* [Written instruction]:
Wherever the string "that" appears, copy the whole line.

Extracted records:
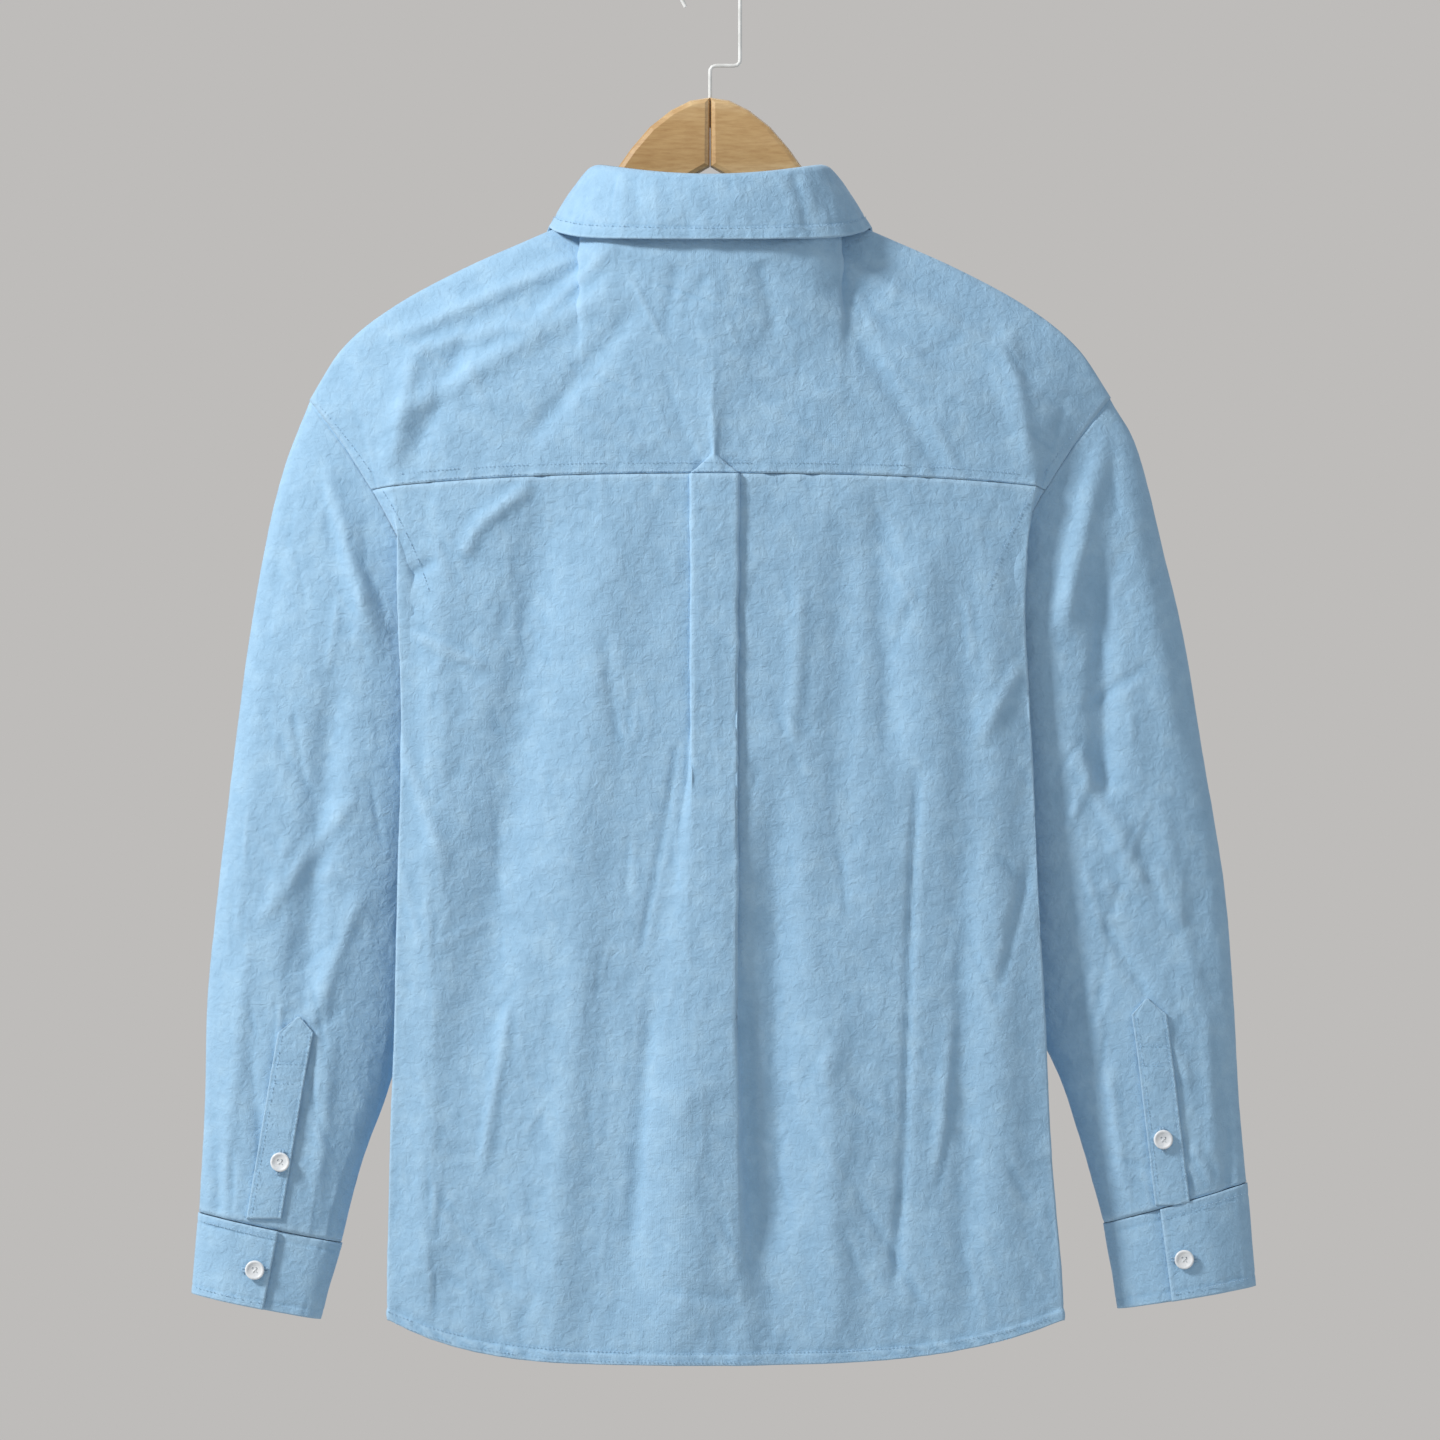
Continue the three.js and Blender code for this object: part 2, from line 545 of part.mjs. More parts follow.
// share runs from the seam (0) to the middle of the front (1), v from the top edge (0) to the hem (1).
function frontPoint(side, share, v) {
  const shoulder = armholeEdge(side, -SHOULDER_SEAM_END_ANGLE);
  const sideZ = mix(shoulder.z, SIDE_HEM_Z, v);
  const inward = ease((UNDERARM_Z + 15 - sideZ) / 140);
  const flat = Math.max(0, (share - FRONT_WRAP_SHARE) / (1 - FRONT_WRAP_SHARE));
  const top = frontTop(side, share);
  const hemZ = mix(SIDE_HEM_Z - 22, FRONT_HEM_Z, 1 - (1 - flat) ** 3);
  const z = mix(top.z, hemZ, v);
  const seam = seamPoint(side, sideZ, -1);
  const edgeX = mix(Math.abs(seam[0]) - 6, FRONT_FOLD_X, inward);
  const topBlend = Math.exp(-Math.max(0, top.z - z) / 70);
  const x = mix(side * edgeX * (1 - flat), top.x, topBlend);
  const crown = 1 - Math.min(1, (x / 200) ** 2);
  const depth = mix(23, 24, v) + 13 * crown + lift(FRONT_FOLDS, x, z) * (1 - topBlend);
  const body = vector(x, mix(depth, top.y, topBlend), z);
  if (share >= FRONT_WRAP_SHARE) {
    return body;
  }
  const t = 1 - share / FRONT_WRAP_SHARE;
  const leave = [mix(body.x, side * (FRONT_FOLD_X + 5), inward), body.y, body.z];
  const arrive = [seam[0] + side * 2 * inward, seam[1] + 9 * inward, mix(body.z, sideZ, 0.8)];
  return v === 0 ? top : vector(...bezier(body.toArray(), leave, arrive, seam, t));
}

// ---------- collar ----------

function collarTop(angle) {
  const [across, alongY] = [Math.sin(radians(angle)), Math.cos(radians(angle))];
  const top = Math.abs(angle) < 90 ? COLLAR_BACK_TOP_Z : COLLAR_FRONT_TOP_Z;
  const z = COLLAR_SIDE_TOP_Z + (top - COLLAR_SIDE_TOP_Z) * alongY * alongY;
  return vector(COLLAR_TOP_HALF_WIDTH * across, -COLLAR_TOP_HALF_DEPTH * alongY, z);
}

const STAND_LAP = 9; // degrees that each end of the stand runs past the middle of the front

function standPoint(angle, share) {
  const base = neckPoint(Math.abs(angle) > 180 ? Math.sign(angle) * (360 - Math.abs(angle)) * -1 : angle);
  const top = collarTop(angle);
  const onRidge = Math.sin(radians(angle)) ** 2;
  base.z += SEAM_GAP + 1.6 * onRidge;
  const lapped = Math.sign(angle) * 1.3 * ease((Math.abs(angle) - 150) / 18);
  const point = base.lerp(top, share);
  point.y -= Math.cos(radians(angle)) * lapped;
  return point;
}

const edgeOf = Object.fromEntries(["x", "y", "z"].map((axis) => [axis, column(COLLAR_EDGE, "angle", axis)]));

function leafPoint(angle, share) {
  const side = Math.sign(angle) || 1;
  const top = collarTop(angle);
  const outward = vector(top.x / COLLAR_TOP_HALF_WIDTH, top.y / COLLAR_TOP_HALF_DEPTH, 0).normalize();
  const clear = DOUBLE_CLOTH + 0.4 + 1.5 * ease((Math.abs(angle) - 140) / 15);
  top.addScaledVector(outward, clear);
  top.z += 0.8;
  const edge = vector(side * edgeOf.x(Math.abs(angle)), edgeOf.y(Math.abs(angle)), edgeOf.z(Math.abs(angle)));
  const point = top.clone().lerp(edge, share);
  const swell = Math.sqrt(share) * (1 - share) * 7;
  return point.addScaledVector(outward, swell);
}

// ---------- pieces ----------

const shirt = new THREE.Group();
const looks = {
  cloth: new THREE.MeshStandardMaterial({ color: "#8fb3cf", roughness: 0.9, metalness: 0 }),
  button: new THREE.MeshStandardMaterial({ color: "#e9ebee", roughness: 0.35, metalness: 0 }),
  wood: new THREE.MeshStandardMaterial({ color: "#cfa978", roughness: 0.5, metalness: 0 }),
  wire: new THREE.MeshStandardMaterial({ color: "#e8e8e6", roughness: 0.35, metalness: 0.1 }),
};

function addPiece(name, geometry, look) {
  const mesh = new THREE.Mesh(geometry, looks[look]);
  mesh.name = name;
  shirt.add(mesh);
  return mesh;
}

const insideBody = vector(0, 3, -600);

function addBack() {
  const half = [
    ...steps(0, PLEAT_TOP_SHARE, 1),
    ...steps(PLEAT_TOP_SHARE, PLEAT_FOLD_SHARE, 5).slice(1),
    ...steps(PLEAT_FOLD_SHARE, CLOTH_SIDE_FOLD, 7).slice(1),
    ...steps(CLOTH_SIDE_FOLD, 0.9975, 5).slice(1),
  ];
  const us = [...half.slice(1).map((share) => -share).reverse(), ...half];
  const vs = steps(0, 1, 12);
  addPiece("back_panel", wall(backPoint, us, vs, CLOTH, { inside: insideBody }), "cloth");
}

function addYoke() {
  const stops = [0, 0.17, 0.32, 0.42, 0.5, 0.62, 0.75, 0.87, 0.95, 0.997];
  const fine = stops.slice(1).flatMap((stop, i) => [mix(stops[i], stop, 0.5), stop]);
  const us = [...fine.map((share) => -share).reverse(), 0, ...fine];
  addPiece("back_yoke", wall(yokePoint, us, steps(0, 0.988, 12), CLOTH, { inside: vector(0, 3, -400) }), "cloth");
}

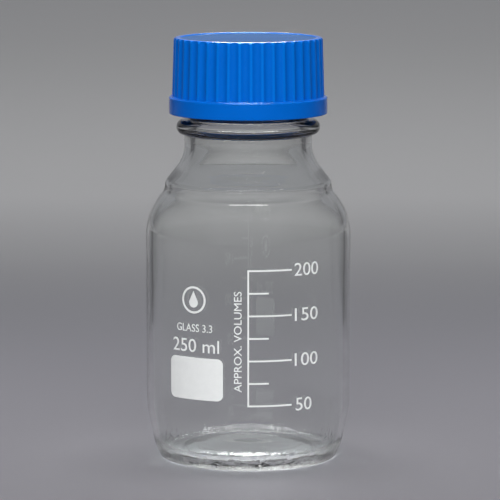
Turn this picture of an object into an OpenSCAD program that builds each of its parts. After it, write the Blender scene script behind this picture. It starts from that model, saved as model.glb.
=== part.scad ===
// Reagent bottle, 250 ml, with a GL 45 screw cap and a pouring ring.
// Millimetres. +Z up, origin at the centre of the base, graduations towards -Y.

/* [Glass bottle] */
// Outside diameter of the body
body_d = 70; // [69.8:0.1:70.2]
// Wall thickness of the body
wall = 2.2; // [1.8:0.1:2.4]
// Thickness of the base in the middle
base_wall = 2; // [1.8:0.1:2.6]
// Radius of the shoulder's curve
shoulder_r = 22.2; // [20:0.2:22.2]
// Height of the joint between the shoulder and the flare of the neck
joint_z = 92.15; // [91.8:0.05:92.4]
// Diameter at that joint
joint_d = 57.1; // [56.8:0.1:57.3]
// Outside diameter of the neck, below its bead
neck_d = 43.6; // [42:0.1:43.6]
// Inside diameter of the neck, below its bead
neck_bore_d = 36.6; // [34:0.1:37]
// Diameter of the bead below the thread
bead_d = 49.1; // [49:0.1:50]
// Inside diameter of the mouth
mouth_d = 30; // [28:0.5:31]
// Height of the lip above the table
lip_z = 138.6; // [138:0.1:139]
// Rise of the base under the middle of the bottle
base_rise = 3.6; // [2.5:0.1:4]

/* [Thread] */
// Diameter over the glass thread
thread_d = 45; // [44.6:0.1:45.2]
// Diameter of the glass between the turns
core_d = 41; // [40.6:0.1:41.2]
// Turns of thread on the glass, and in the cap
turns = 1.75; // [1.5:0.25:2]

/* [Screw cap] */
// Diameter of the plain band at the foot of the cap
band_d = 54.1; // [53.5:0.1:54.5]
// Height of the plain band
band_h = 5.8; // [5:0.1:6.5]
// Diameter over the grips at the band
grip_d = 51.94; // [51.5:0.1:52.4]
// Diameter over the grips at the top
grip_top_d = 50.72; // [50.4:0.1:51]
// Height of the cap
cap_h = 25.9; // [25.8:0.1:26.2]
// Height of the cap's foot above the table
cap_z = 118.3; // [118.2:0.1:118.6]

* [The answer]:
const STAND_LAP = 9; // degrees that each end of the stand runs past the middle of the front
Turn this picture of an object into an OpenSCAD program that builds each of its parts. After it, write the Blender scene script behind this picture. It starts from that model, saved as model.glb.
// Diameter at that joint